### Goal
Among the lines below, count those containing the word "hinge". Give the number only.

** begin Information provided **

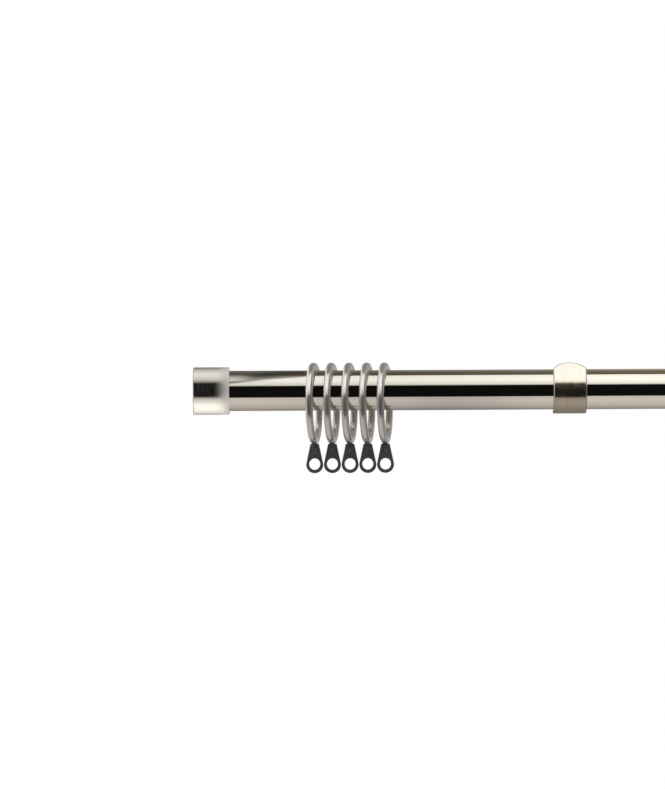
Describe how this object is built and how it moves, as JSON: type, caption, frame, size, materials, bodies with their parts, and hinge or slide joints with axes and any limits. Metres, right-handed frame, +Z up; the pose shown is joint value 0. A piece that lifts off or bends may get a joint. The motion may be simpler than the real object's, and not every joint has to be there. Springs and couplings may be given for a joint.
{
  "type": "extendable curtain rod",
  "caption": "Extendable curtain rod: a slim tube slides in a wider one, carried by hooked wall brackets, with cup end caps and rings that hang swivelling eyelets.",
  "frame": {"origin": "midway between the two screw holes of the left bracket, on the wall; the pole's centre line is at z = 0, 85 mm in front of the wall", "axes": "+X along the pole to the right, +Y into the wall, +Z up"},
  "size_m": [0.8, 0.1131, 0.0766],
  "materials": {
    "polished_nickel": "drawn and polished",
    "inner_nickel": "drawn and polished",
    "brushed_nickel": "brushed",
    "bracket_nickel": "satin",
    "ring_nickel": "satin",
    "rivet_nickel": "polished",
    "gunmetal": "dark satin",
    "guide_plastic": "moulded",
    "sleeve_plastic": "moulded",
    "screw_steel": "plated"
  },
  "bodies": {
    "wide_tube": {"outer_tube": "polished_nickel", "tube_mouth_bush": "guide_plastic", "left_bracket": "bracket_nickel", "left_clamp_screw": "screw_steel"},
    "slim_tube": {"inner_tube": "inner_nickel", "inner_tube_guide": "guide_plastic", "cap_sleeve": "sleeve_plastic"},
    "left_cap": {"left_end_cap": "brushed_nickel", "left_cap_screw": "screw_steel"},
    "right_cap": {"right_end_cap": "brushed_nickel", "right_cap_screw": "screw_steel"},
    "right_wall_bracket": {"right_bracket": "bracket_nickel", "right_clamp_screw": "screw_steel", "bracket_sleeve": "sleeve_plastic"},
    "ring_1": {"ring_1": "ring_nickel"},
    "eyelet_1": {"eyelet_1": "gunmetal", "eyelet_rivet_1": "rivet_nickel"},
    "ring_2": {"ring_2": "ring_nickel"},
    "eyelet_2": {"eyelet_2": "gunmetal", "eyelet_rivet_2": "rivet_nickel"},
    "ring_3": {"ring_3": "ring_nickel"},
    "eyelet_3": {"eyelet_3": "gunmetal", "eyelet_rivet_3": "rivet_nickel"},
    "ring_4": {"ring_4": "ring_nickel"},
    "eyelet_4": {"eyelet_4": "gunmetal", "eyelet_rivet_4": "rivet_nickel"},
    "ring_5": {"ring_5": "ring_nickel"},
    "eyelet_5": {"eyelet_5": "gunmetal", "eyelet_rivet_5": "rivet_nickel"}
  },
  "joints": [
    {"name": "pole_extension", "type": "slide", "parent": "wide_tube", "child": "slim_tube", "axis": [1, 0, 0], "range_m": [-0.1, 0.4]},
    {"name": "left_cap_pull", "type": "slide", "parent": "wide_tube", "child": "left_cap", "axis": [-1, 0, 0], "range_m": [0, 0.026]},
    {"name": "right_cap_pull", "type": "slide", "parent": "slim_tube", "child": "right_cap", "axis": [1, 0, 0], "range_m": [0, 0.026]},
    {"name": "right_bracket_slide", "type": "slide", "parent": "slim_tube", "child": "right_wall_bracket", "axis": [1, 0, 0], "range_m": [-0.02, 0.02]},
    {"name": "ring_1_slide", "type": "slide", "parent": "wide_tube", "child": "ring_1", "axis": [1, 0, 0], "range_m": [-0.05, 0.02]},
    {"name": "eyelet_1_swivel", "type": "hinge", "parent": "ring_1", "child": "eyelet_1", "pos_m": [-0.17691, -0.085, -0.03725], "axis": [0, 0, 1], "continuous": true},
    {"name": "ring_2_slide", "type": "slide", "parent": "ring_1", "child": "ring_2", "axis": [1, 0, 0], "range_m": [0, 0.022]},
    {"name": "eyelet_2_swivel", "type": "hinge", "parent": "ring_2", "child": "eyelet_2", "pos_m": [-0.16463, -0.085, -0.03725], "axis": [0, 0, 1], "continuous": true},
    {"name": "ring_3_slide", "type": "slide", "parent": "ring_2", "child": "ring_3", "axis": [1, 0, 0], "range_m": [0, 0.022]},
    {"name": "eyelet_3_swivel", "type": "hinge", "parent": "ring_3", "child": "eyelet_3", "pos_m": [-0.15235, -0.085, -0.03725], "axis": [0, 0, 1], "continuous": true},
    {"name": "ring_4_slide", "type": "slide", "parent": "ring_3", "child": "ring_4", "axis": [1, 0, 0], "range_m": [0, 0.022]},
    {"name": "eyelet_4_swivel", "type": "hinge", "parent": "ring_4", "child": "eyelet_4", "pos_m": [-0.14007, -0.085, -0.03725], "axis": [0, 0, 1], "continuous": true},
    {"name": "ring_5_slide", "type": "slide", "parent": "ring_4", "child": "ring_5", "axis": [1, 0, 0], "range_m": [0, 0.022]},
    {"name": "eyelet_5_swivel", "type": "hinge", "parent": "ring_5", "child": "eyelet_5", "pos_m": [-0.12779, -0.085, -0.03725], "axis": [0, 0, 1], "continuous": true}
  ]
}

** end Information provided **

### Exercise result
6